A column by Dr. Ann Hollingsworth
My Sunday School lesson this last week had the statement in it that “Whatever it is you are living for becomes your god.” How do we know what we are living for? There are two resources that we use that tell that story for ourselves and for the other people we might look at. Those are our time and our money.
We all have the same amount of time in a day, week, and ultimately a lifetime, even though everyone’s life time may not be the same number of years. We all have certain things that we spend time on such as eating, sleeping, going to school if we are not yet “grown” or going to work if we are grown. But there is that discretionary time that we can choose what we do with it. As children, that is often governed by the direction of the adults in our lives. As adults, we choose. You might say that your spouse chooses for you with the long list of “Honey-do’s.” But as adults, when we do what someone else wants us to do, we are still responsible for that choice.
We all don’t have the same amount of money, but we all do have similar common expenses, such as housing, food, and other daily necessities of life. As with our time, that money that is left over after those common expenses is our choice on how it is spent.
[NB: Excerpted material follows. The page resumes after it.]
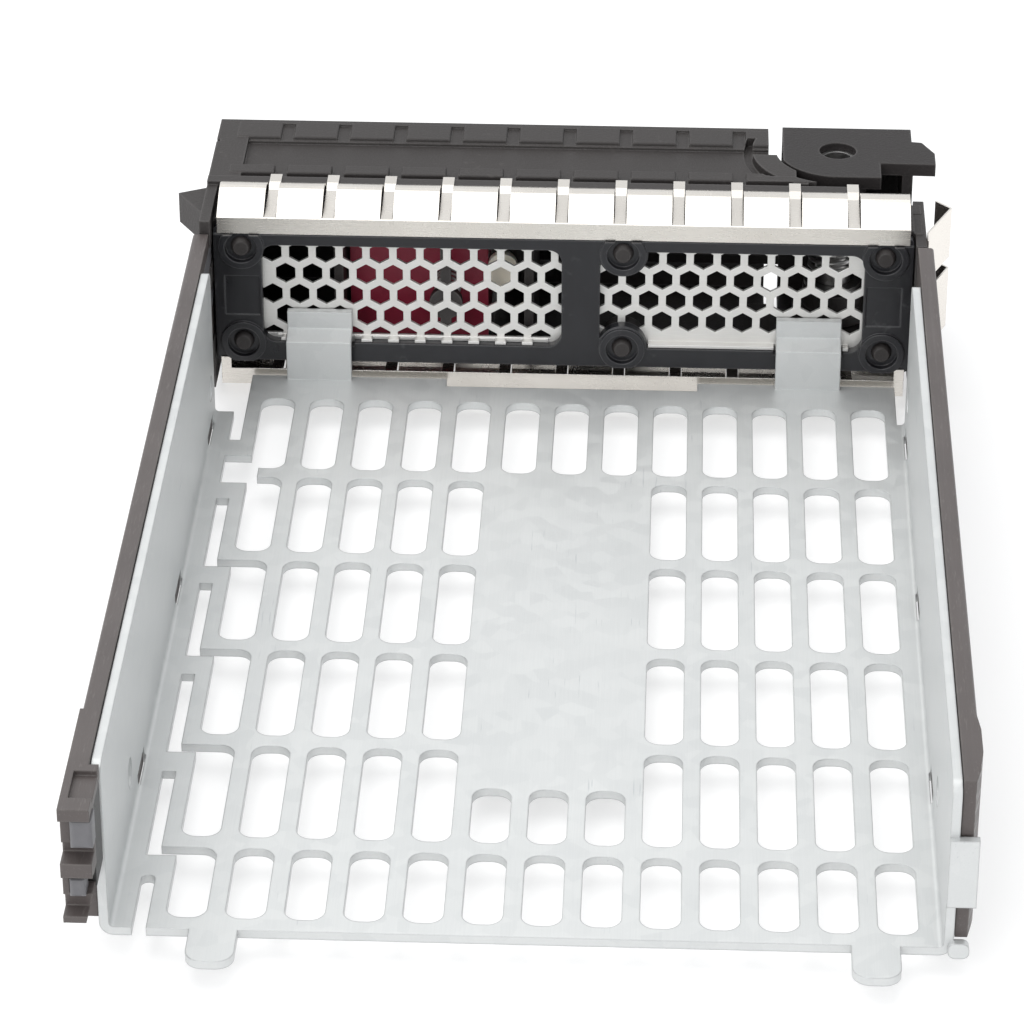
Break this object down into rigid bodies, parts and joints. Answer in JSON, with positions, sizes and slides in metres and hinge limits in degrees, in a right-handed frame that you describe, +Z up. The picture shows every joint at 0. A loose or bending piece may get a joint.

We tell the world what is truly important to us by how we spend our time and money. We can waste both of these, or we can use them wisely. The rule of investment applies in that our choices bring consequences. Wasted time leaves much undone that we may want to do. Wasted money leaves us without much that we might want.
What we live for does become our god in that it begins to control us, and we can find ourselves putting it as a priority on time and money. If we think about it, we can know what we want to live for and then line up spending our time and money to fit that.